Eastern Daily Press: Alex Stewart, chief executive of Healthwatch Norfolk

Alex Stewart, chief executive of Healthwatch Norfolk, said: "We welcome the transparency that allows patients access to data about their care, including the option to look at appointment figures.

"It is important these figures are looked at in context because they only take account of data captured on GP surgery's booking systems and some patients are also seen by experienced medical staff who are not GPs.

"When talking to patients around Norfolk, the issue of face-to-face appointments with GPS does crop up quite a lot as many feel they do not have the same opportunities to see them as they did pre-pandemic.

"We feel practices need greater support in explaining how they work after Covid.

"Some are doing this very well through liaising with patients and sharing with the wider community that an initial approach by phone or email is assessed and you are passed on to the best person to help."

Analysis by David Hannant

Eastern Daily Press: GP Dr Ian Schofield.jpg

The Covid-19 pandemic was clearly always going to have a lasting legacy on the health system - which was already under growing strain before the virus hit.

One thing borne of this is the way it has forced remote ways of working into almost all walks of life - and primary care is no different.

It is a debate that can be considered in several ways and it would be naive and unsophisticated view to consider all face-to-face appointments good and all remote appointments bad.

What is of the most vital importance is making sure that the appropriate means of communication are used.

Some scenarios are not suited to remote access - sometimes you need your GP to be able to see and feel something so they know how to treat you properly.

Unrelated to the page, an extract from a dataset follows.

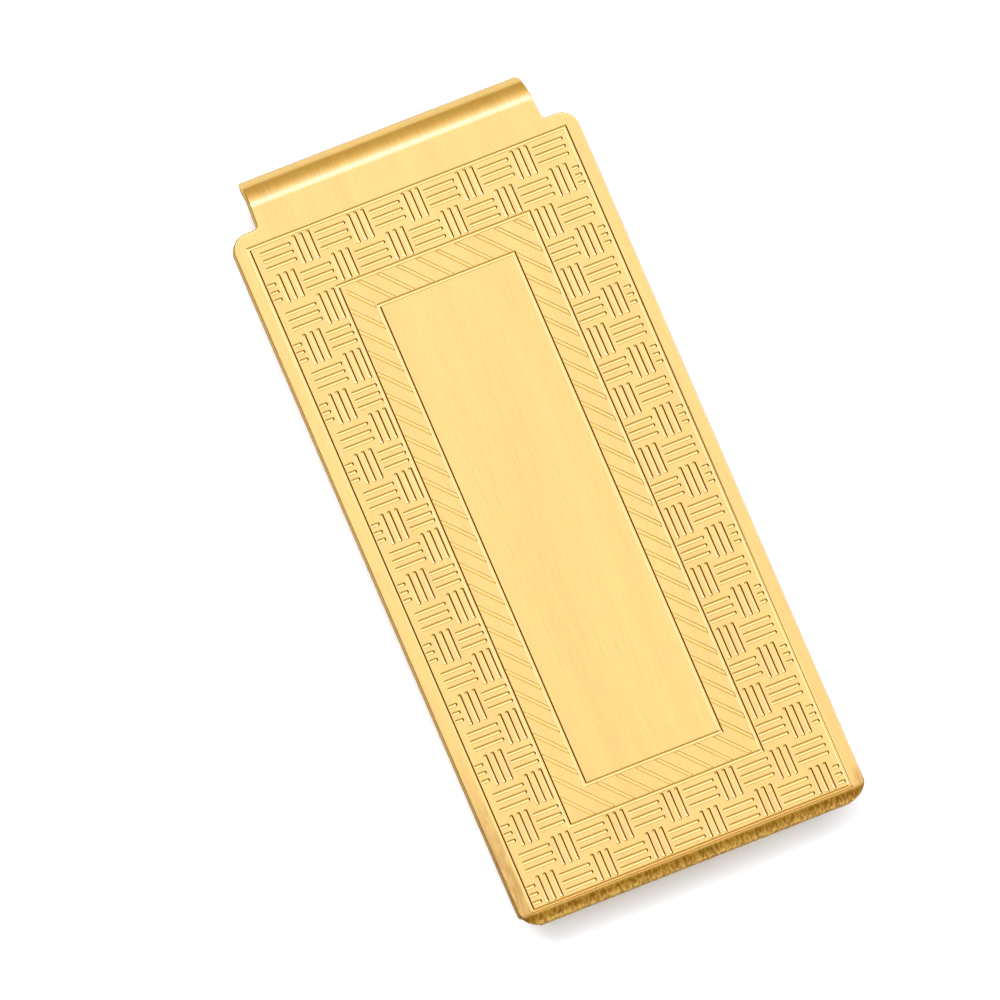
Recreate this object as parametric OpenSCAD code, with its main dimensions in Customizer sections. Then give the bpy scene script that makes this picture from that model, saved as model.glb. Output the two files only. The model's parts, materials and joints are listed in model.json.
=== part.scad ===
// Spring-hinged money clip, lying on its back with the decorated face up.
// +X right, +Y toward the curled neck, +Z out of the decorated face.
// The origin is under the middle of the clip, on the surface it lies on.

/* [Front plate] */
// Width of the front plate
plate_w = 24.4; // [20:0.1:34]
// Whole length, from the turned-down end to the outside of the curl
clip_l = 52.9; // [46:0.1:70]
// Thickness of the sheet metal
sheet_t = 0.7; // [0.6:0.05:0.8]
// Radius of the four corners of the plate
corner_r = 1.2; // [0.6:0.1:3]
// Outer radius of the turned-down end
lip_r = 0.85; // [0.85:0.05:1.6]
// How far the turned-down end runs on below its bend
lip_drop = 0.35; // [0.1:0.05:1]

/* [Curled neck] */
// Width of the neck that curls round the hinge
neck_w = 20.15; // [18.5:0.05:20.15]
// Outer radius of the curl
curl_r = 2.3; // [2.2:0.05:2.6]
// Plate that shows between the shoulders and the middle of the curl
neck_gap = 1.35; // [0.5:0.05:3]
// Radius of the neck's own corners, seen from above
neck_corner_r = 0.35; // [0.2:0.05:0.6]
// Radius of the fillets where the neck meets the shoulders
notch_r = 0.3; // [0.1:0.05:0.5]
// How far below the hinge's level the middle of the curl goes on, in degrees
curl_front_a = 10; // [0:1:12]
// How far below the hinge's level the two side straps go on, in degrees
curl_strap_a = 100; // [90:1:110]

/* [Hinge] */
// Radius of the hinge pin
pin_r = 0.6; // [0.5:0.05:0.65]
// Running clearance between the pin and the arm's eyes
pin_play = 0.05; // [0.02:0.01:0.08]
// Outer radius of the arm's eyes and of the spring
eye_r = 1.3; // [1.2:0.05:1.35]
// Width of each of the arm's two eyes
eye_w = 2.3; // [1.5:0.1:2.5]
// Gap at each end of an eye
end_play = 0.15; // [0.1:0.05:0.3]
// How far the straps stop short of the neck's edges
strap_inset = 0.8; // [0:0.05:1]
// How far the bushes and the pin stop short of the straps' outer edges
bush_inset = 0.1; // [0:0.01:0.2]
// Gap between the arm and each side strap
strap_gap = 0.4; // [0.2:0.05:0.6]

/* [Arm] */
// Width of the arm
arm_w = 13.8; // [12:0.1:14]
// Slope of the arm from the hinge down to its belly, in degrees
arm_drop_a = 3.8; // [3.5:0.1:4.2]
// Slope of the arm from its belly up to its pressing ridge, in degrees
arm_rise_a = 30; // [26:1:34]
// Slope of the arm's tip, down from the pressing ridge, in degrees
arm_flare_a = 22; // [15:1:28]
// Middle radius of the bend at the belly
belly_r = 10; // [8:0.5:12]
// Middle radius of the pressing ridge
ridge_r = 2.6; // [2:0.1:4]
// Length of the flared tip
tip_l = 4.5; // [3:0.5:6]
// Corner radius of the tip, seen from above
tip_corner_r = 3.5; // [1:0.5:5]
// Gap between the pressing ridge and the plate when the clip is empty
ridge_gap = 0.12; // [0.05:0.01:0.3]

/* [Spring] */
// Radius of the spring wire
wire_r = 0.22; // [0.15:0.01:0.25]
// Number of whole turns in the spring
coil_turns = 12; // [8:1:16]
// Length of the leg that lifts the arm
arm_leg_l = 5; // [3:0.5:7]
// Gap between each leg and the sheet it bears on
leg_gap = 0.03; // [0.01:0.01:0.08]

/* [Colours] */
// Colour of the polished metal
gold_c = "#F4DC96";
// Colour of the steel pin and spring
steel_c = "#B9BCC0";

/* [Hidden] */
$fn = 96;

hinge_y = clip_l / 2 - curl_r;
hinge_z = curl_r;
top_z = 2 * curl_r;
under_z = top_z - sheet_t;
curl_in_r = curl_r - sheet_t;
plate_end_y = -clip_l / 2;
shoulder_y = hinge_y - neck_gap;
reach = 2 * clip_l;

// Stations along the hinge, outward from the middle
eye_out_x = arm_w / 2;
eye_in_x = eye_out_x - eye_w;
bush_in_x = eye_out_x + end_play;
strap_out_x = neck_w / 2 - strap_inset;
bush_out_x = strap_out_x - bush_inset;
bush_l = bush_out_x - bush_in_x;
strap_in_x = eye_out_x + strap_gap;
coil_half_l = eye_in_x - end_play - wire_r;

// Straight runs of the arm that put its belly on the table and its ridge under the plate
half_t = sheet_t / 2;
belly_steps = 17;
ridge_steps = 13;
arm_run = (hinge_z - half_t - belly_r * (1 - cos(arm_drop_a))) / sin(arm_drop_a);
ridge_z = under_z - ridge_gap - half_t;
rise_h = ridge_z - half_t - (belly_r + ridge_r) * (1 - cos(arm_rise_a));
rise_run = rise_h / sin(arm_rise_a);
spring_notch = eye_r + 2 * wire_r;

// Spring path: the arm's leg, the turns, then the hook under the curl
coil_r = eye_r - wire_r;
turn_steps = 16;
wire_sides = 8;
coil_pitch = 2 * coil_half_l / coil_turns;
leg_rise = half_t / cos(arm_drop_a) + arm_leg_l * tan(arm_drop_a) + wire_r + leg_gap;
hook_y = curl_r - sheet_t / 2;
hook_z = -(curl_r * sin(curl_front_a) + wire_r + leg_gap);
hook_bends_y = [hook_y - 4 * wire_r, hook_y - 1.6 * wire_r];
twist_guard = [1, 0.02, 0];
cutter_spare = 1;

// Outlines drawn in the side view, with their X along Y and their Y along Z
module along_x(from_x, to_x) {
    translate([from_x, 0, 0]) rotate([90, 0, 90]) linear_extrude(to_x - from_x) children();
}

// Part of a ring of sheet metal, between two angles
module ring_part(r_out, r_in, from_a, to_a) {
    mid_a = (from_a + to_a) / 2;
    far = 3 * r_out;
    intersection() {
        difference() {
            circle(r_out);
            circle(r_in);
        }
        polygon([[0, 0], far * [cos(from_a), sin(from_a)], far * [cos(mid_a), sin(mid_a)],
                 far * [cos(to_a), sin(to_a)]]);
    }
}

// Rounded rectangle made of squares and circles, from its lowest and highest corners
module round_box(low, high, r) {
    translate([low.x + r, low.y]) square([high.x - low.x - 2 * r, high.y - low.y]);
    translate([low.x, low.y + r]) square([high.x - low.x, high.y - low.y - 2 * r]);
    for (x = [low.x + r, high.x - r], y = [low.y + r, high.y - r]) translate([x, y]) circle(r);
}

// Outline of the plate and neck, seen from above
module plate_outline() {
    round_box([-plate_w / 2, plate_end_y], [plate_w / 2, shoulder_y], corner_r);
    round_box([-neck_w / 2, shoulder_y - corner_r * 2], [neck_w / 2, clip_l / 2], neck_corner_r);
    for (side = [-1, 1])
        translate([side * (neck_w / 2 + notch_r), shoulder_y + notch_r]) difference() {
            translate([side > 0 ? -notch_r : 0, -notch_r]) square(notch_r);
            circle(notch_r);
        }
}

// Side view of the flat, the turned-down end and the middle of the curl
module plate_side() {
    translate([plate_end_y + lip_r, under_z]) square([hinge_y - plate_end_y - lip_r, sheet_t]);
    translate([plate_end_y + lip_r, top_z - lip_r]) ring_part(lip_r, lip_r - sheet_t, 90, 180);
    translate([plate_end_y, top_z - lip_r - lip_drop]) square([sheet_t, lip_drop]);
    translate([hinge_y, hinge_z]) ring_part(curl_r, curl_in_r, -curl_front_a, 90);
}

module strap_side() {
    translate([hinge_y, hinge_z]) ring_part(curl_r, curl_in_r, -curl_strap_a, -curl_front_a);
}

module front_plate() {
    color(gold_c) intersection() {
        union() {
            along_x(-plate_w / 2, plate_w / 2) plate_side();
            along_x(-strap_out_x, -strap_in_x) strap_side();
            along_x(strap_in_x, strap_out_x) strap_side();
        }
        linear_extrude(top_z) plate_outline();
    }
}

// Bush that fills one end of the curl and holds the pin
module bush(side) {
    color(gold_c) translate([side > 0 ? bush_in_x : -bush_out_x, hinge_y, hinge_z])
        rotate([0, 90, 0]) difference() {
            cylinder(r = curl_in_r, h = bush_l);
            translate([0, 0, -cutter_spare]) cylinder(r = pin_r, h = bush_l + 2 * cutter_spare);
        }
}

module bush_left() { bush(-1); }
module bush_right() { bush(1); }

module hinge_pin() {
    color(steel_c) translate([-bush_out_x, hinge_y, hinge_z])
        rotate([0, 90, 0]) cylinder(r = pin_r, h = 2 * bush_out_x);
}

// Points along the spring: [x, y, z] measured from the middle of the hinge
function coil_point(i) =
    let (a = -90 + 360 * i / turn_steps, x = -coil_half_l + coil_pitch * i / turn_steps)
    [x, coil_r * cos(a), coil_r * sin(a)];
coil_steps = coil_turns * turn_steps;
spring_path = concat(
    [[-coil_half_l, -arm_leg_l, -leg_rise]],
    [for (i = [0 : coil_steps]) coil_point(i)],
    [for (y = hook_bends_y) [coil_half_l, y, -coil_r]],
    [[coil_half_l, hook_y, hook_z]]);

// Ring of points round the path at step i, square to the wire
function unit(v) = v / norm(v);
function path_dir(p, i) = unit(p[min(i + 1, len(p) - 1)] - p[max(i - 1, 0)]);
function wire_ring(p, i) =
    let (d = path_dir(p, i), out = unit(cross(d, twist_guard)), up = cross(d, out))
    [for (k = [0 : wire_sides - 1]) let (a = 360 * k / wire_sides)
        p[i] + wire_r * (cos(a) * out + sin(a) * up)];

module wire(path) {
    n = len(path);
    points = [for (i = [0 : n - 1]) each wire_ring(path, i)];
    walls = [for (i = [0 : n - 2], k = [0 : wire_sides - 1])
        let (a = i * wire_sides, b = a + wire_sides, next = (k + 1) % wire_sides)
        [a + k, b + k, b + next, a + next]];
    first = [for (k = [0 : wire_sides - 1]) k];
    last = [for (k = [wire_sides - 1 : -1 : 0]) (n - 1) * wire_sides + k];
    polyhedron(points, concat(walls, [first, last]), convexity = 8);
}

module torsion_spring() {
    color(steel_c) translate([0, hinge_y, hinge_z]) wire(spring_path);
}

// Stations along the middle of the arm's strip: [distance from the hinge, height, slope]
function walk(s, len) = [s[0] + len * cos(s[2]), s[1] + len * sin(s[2]), s[2]];
function last(list) = list[len(list) - 1];
function bend(s, mid_r, turn, steps) =
    [for (i = [1 : steps]) let (side = sign(turn), a = s[2] + turn * i / steps)
        [s[0] + side * mid_r * (sin(a) - sin(s[2])), s[1] + side * mid_r * (cos(s[2]) - cos(a)), a]];
// Point to one side of the strip's middle line, by half the sheet's thickness
function beside(s, side) = [s[0], s[1]] + side * half_t * [-sin(s[2]), cos(s[2])];

hinge_station = [0, 0, -arm_drop_a];
belly_station = walk(hinge_station, arm_run);
belly = bend(belly_station, belly_r, arm_drop_a + arm_rise_a, belly_steps);
ridge_station = walk(last(belly), rise_run);
ridge = bend(ridge_station, ridge_r, -arm_rise_a - arm_flare_a, ridge_steps);
tip_station = walk(last(ridge), tip_l);
arm_line = concat([hinge_station, belly_station], belly, [ridge_station], ridge, [tip_station]);

module arm_side() {
    n = len(arm_line);
    polygon(concat([for (s = arm_line) beside(s, 1)],
                   [for (i = [n - 1 : -1 : 0]) beside(arm_line[i], -1)]));
}

// Outline of the arm seen from above, with the room for the spring left out
module arm_outline() {
    difference() {
        round_box([-arm_w / 2, -tip_station[0]], [arm_w / 2, tip_corner_r * 2], tip_corner_r);
        translate([-eye_in_x, -spring_notch]) square([2 * eye_in_x, reach]);
    }
}

module clip_arm() {
    color(gold_c) translate([0, hinge_y, hinge_z]) difference() {
        union() {
            intersection() {
                mirror([0, 1, 0]) along_x(-arm_w / 2, arm_w / 2) arm_side();
                translate([0, 0, -reach / 2]) linear_extrude(reach) arm_outline();
            }
            for (x = [-eye_out_x, eye_in_x])
                translate([x, 0, 0]) rotate([0, 90, 0]) cylinder(r = eye_r, h = eye_w);
        }
        translate([-arm_w, 0, 0]) rotate([0, 90, 0]) cylinder(r = pin_r + pin_play, h = 2 * arm_w);
    }
}

front_plate();
bush_left();
bush_right();
hinge_pin();
torsion_spring();
clip_arm();
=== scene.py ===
"""Looks of the spring-hinged money clip: engraved plate, bowed arm, pin, bushes and spring."""

import json
import math

import bpy
from mathutils import Matrix, Vector
from mathutils.geometry import delaunay_2d_cdt


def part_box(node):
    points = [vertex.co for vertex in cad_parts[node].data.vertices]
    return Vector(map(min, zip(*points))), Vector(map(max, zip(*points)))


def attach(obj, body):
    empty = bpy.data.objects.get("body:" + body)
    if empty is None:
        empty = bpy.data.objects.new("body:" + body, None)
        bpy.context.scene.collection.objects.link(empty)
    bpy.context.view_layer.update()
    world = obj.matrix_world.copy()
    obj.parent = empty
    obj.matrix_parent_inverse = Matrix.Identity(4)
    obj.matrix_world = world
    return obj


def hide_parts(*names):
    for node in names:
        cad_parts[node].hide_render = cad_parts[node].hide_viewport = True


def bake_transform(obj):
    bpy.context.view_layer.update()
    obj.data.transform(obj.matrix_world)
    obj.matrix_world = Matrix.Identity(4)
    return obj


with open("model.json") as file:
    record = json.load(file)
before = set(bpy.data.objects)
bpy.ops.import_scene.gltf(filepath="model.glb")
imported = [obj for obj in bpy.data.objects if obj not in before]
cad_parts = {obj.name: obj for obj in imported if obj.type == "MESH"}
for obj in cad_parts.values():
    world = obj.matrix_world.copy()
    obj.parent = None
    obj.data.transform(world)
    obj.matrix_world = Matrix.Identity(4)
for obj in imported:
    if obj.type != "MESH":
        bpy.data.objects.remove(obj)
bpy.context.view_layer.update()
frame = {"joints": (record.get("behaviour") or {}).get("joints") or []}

MM = 0.001

# ---------------------------------------------------------------- sizes, in mm, from the frame

plate_low, plate_high = ([c / MM for c in corner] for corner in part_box("front_plate"))
arm_high = [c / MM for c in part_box("clip_arm")[1]]
bush_low, bush_high = ([c / MM for c in corner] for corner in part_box("bush_right"))
pin_low, pin_high = ([c / MM for c in corner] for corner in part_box("hinge_pin"))
spring_low, spring_high = ([c / MM for c in corner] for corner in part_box("torsion_spring"))
hinge = next(joint for joint in frame["joints"] if joint["name"] == "arm_hinge")

HINGE_Y = hinge["pos_m"][1] / MM
HINGE_Z = hinge["pos_m"][2] / MM
TOP_Z = plate_high[2]
END_Y = plate_low[1]
CURL_R = TOP_Z - HINGE_Z
BUSH_R = (bush_high[2] - bush_low[2]) / 2
PIN_R = (pin_high[2] - pin_low[2]) / 2
SHEET_T = CURL_R - BUSH_R
PLATE_HALF_W = plate_high[0]

# Shape of the plate, as in the CAD model
CORNER_R = 1.2
LIP_R = 0.85
LIP_DROP = 0.35
NECK_HALF_W = 10.075
NECK_TAPER = 0.16
NECK_CORNER_R = 0.35
SHOULDER_Y = HINGE_Y - 1.35
NOTCH_R = 0.3
CURL_MAIN_A = 100
CURL_STRAP_A = 190
STRAP_IN_X = 7.3
STRAP_OUT_X = 9.275
STRAP_CORNER_R = 0.5

# Rounding of the sheet's edges
EDGE_R = 0.11
EDGE_BAND = 0.05
BACK_EDGE_R = 0.07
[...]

But if utilising remote access can mean a greater number of people are cared for, then it is foolish to write the means off completely.

Clearly, there is a comfort that comes with a face-to-face appointment and it should be the first option made available to a patient.

But it is also positive that remote access is readily available and in many scenarios can be easier or more convenient.

The key thing though is that it isn't used as a one-size-fits-all approach.

What is abundantly clear is that GPs are facing a level of demand they haven't experienced before and are being expected to work in different ways.

If access to care is becoming more flexible and patients are being a greater degree of choice that can only be a good thing. 

What can't happen is that GPs hide behind remote access - but the evidence in Norfolk shows that this is not happening.